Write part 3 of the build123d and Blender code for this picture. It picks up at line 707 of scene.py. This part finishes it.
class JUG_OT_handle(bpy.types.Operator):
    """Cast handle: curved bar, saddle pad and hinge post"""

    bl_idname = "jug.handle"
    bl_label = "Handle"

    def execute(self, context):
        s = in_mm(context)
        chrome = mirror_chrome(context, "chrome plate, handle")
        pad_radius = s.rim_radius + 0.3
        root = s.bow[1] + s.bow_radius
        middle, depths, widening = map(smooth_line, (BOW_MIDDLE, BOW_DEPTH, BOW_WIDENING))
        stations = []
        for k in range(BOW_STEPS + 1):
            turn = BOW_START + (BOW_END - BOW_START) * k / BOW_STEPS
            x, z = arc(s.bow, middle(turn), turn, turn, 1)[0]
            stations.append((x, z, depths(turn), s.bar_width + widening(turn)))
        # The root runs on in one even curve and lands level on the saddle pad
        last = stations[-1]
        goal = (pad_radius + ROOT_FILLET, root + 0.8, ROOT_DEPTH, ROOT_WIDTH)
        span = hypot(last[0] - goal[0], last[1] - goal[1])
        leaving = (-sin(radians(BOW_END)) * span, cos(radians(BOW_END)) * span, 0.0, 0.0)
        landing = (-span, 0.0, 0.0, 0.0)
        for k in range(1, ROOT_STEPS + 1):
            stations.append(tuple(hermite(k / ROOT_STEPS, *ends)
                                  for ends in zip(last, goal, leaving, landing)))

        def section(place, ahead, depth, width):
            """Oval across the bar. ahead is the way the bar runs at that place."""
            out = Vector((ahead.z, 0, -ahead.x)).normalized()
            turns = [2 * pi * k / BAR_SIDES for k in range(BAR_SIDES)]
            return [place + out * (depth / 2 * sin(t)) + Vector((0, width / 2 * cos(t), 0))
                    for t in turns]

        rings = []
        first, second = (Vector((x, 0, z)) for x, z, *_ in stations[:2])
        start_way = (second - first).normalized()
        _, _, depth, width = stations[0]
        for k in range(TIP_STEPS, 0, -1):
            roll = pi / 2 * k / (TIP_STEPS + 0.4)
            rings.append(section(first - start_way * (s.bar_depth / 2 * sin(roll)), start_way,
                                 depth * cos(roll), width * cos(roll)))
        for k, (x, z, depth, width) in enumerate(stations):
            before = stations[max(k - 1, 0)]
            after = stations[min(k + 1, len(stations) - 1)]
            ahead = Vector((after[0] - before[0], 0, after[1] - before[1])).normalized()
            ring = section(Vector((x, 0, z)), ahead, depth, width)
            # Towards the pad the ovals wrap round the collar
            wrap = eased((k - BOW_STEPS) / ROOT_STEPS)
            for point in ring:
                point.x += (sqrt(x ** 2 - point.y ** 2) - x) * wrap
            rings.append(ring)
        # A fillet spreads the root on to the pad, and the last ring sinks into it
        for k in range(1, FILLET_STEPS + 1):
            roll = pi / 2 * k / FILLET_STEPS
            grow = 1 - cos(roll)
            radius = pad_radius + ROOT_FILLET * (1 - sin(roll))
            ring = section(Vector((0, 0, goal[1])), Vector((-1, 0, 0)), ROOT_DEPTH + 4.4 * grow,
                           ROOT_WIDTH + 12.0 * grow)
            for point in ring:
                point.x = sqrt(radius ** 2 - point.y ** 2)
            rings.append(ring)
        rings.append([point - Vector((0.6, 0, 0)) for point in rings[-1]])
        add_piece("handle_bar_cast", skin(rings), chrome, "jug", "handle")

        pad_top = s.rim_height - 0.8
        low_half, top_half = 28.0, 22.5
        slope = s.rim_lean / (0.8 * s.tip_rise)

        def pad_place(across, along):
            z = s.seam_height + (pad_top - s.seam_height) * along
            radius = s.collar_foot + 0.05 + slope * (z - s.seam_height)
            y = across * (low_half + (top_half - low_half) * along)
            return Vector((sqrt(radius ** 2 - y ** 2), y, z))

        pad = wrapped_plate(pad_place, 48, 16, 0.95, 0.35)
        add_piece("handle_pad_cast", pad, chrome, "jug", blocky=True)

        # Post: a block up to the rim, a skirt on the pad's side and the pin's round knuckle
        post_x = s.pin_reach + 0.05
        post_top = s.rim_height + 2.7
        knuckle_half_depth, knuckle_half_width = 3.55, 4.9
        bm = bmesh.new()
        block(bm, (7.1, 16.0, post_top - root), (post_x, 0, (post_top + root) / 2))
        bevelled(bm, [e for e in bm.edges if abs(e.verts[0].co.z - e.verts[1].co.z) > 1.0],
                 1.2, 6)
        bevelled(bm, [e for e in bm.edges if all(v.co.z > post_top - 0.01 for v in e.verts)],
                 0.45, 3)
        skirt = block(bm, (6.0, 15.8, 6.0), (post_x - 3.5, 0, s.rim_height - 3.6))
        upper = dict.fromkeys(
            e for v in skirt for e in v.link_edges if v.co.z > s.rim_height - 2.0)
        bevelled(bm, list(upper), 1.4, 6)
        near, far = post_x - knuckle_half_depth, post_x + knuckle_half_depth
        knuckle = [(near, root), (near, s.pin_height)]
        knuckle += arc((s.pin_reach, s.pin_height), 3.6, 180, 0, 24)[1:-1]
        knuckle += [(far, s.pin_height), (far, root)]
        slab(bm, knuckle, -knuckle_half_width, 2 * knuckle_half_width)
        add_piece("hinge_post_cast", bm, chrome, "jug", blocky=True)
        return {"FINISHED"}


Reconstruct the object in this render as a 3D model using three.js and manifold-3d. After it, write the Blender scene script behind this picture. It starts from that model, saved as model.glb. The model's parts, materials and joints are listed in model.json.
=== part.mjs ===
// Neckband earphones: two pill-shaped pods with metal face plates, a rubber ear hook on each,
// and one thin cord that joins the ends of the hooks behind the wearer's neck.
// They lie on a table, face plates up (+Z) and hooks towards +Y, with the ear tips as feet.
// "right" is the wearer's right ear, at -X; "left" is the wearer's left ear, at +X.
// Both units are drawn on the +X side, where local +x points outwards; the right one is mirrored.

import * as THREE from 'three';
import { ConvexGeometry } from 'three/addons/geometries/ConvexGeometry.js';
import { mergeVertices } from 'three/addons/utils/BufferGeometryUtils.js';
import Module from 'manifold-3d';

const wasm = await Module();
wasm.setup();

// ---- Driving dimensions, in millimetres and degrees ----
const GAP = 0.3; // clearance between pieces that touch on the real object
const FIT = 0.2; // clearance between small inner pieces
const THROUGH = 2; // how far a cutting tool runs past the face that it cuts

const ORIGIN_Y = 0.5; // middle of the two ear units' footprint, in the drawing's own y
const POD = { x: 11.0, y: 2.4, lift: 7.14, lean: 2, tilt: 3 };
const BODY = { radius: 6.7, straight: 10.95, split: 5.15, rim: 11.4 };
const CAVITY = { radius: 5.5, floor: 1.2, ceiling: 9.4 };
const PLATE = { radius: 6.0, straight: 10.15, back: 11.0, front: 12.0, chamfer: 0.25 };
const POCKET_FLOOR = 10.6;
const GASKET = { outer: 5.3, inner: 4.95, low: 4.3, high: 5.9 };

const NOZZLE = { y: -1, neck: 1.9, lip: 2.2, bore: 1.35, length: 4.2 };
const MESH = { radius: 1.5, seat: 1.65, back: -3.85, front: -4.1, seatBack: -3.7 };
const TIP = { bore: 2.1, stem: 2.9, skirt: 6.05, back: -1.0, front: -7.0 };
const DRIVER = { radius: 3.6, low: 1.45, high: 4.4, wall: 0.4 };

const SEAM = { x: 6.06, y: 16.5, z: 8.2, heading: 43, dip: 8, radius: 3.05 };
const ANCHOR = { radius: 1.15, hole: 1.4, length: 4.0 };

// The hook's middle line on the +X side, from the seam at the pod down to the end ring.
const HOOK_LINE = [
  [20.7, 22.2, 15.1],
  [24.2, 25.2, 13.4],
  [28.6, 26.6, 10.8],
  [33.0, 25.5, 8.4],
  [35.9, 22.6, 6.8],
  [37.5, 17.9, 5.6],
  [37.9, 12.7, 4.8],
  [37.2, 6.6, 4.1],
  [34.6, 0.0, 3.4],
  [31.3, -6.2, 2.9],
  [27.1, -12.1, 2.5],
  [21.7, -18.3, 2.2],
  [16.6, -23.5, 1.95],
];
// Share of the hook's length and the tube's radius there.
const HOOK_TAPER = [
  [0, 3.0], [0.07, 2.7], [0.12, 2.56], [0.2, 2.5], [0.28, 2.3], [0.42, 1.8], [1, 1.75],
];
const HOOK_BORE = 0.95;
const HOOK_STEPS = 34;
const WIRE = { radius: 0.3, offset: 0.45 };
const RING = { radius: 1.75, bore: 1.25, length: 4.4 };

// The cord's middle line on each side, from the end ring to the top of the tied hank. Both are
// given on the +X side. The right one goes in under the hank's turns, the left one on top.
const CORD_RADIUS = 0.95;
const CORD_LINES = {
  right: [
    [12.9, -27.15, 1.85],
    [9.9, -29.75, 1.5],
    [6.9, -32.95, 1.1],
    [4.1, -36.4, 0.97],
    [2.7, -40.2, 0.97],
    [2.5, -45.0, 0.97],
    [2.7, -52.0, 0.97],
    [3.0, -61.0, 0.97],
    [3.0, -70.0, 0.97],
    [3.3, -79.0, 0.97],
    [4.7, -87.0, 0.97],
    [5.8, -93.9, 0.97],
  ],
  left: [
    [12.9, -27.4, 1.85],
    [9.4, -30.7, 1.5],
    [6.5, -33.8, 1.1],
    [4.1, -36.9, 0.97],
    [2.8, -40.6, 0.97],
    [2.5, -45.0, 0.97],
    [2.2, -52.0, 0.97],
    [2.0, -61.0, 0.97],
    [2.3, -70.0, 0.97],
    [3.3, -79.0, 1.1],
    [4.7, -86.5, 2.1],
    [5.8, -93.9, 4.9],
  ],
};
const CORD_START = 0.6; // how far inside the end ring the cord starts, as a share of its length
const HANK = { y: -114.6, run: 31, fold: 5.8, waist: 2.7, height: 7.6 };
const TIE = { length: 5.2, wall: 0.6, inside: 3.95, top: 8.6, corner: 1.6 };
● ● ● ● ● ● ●
> Given exercise
Read the entries and show each line that mentions "starts".

> Complete answer
Reconstruct the object in this render as a 3D model using three.js and manifold-3d. After it, write the Blender scene script behind this picture. It starts from that model, saved as model.glb. The model's parts, materials and joints are listed in model.json.
const CORD_START = 0.6; // how far inside the end ring the cord starts, as a share of its length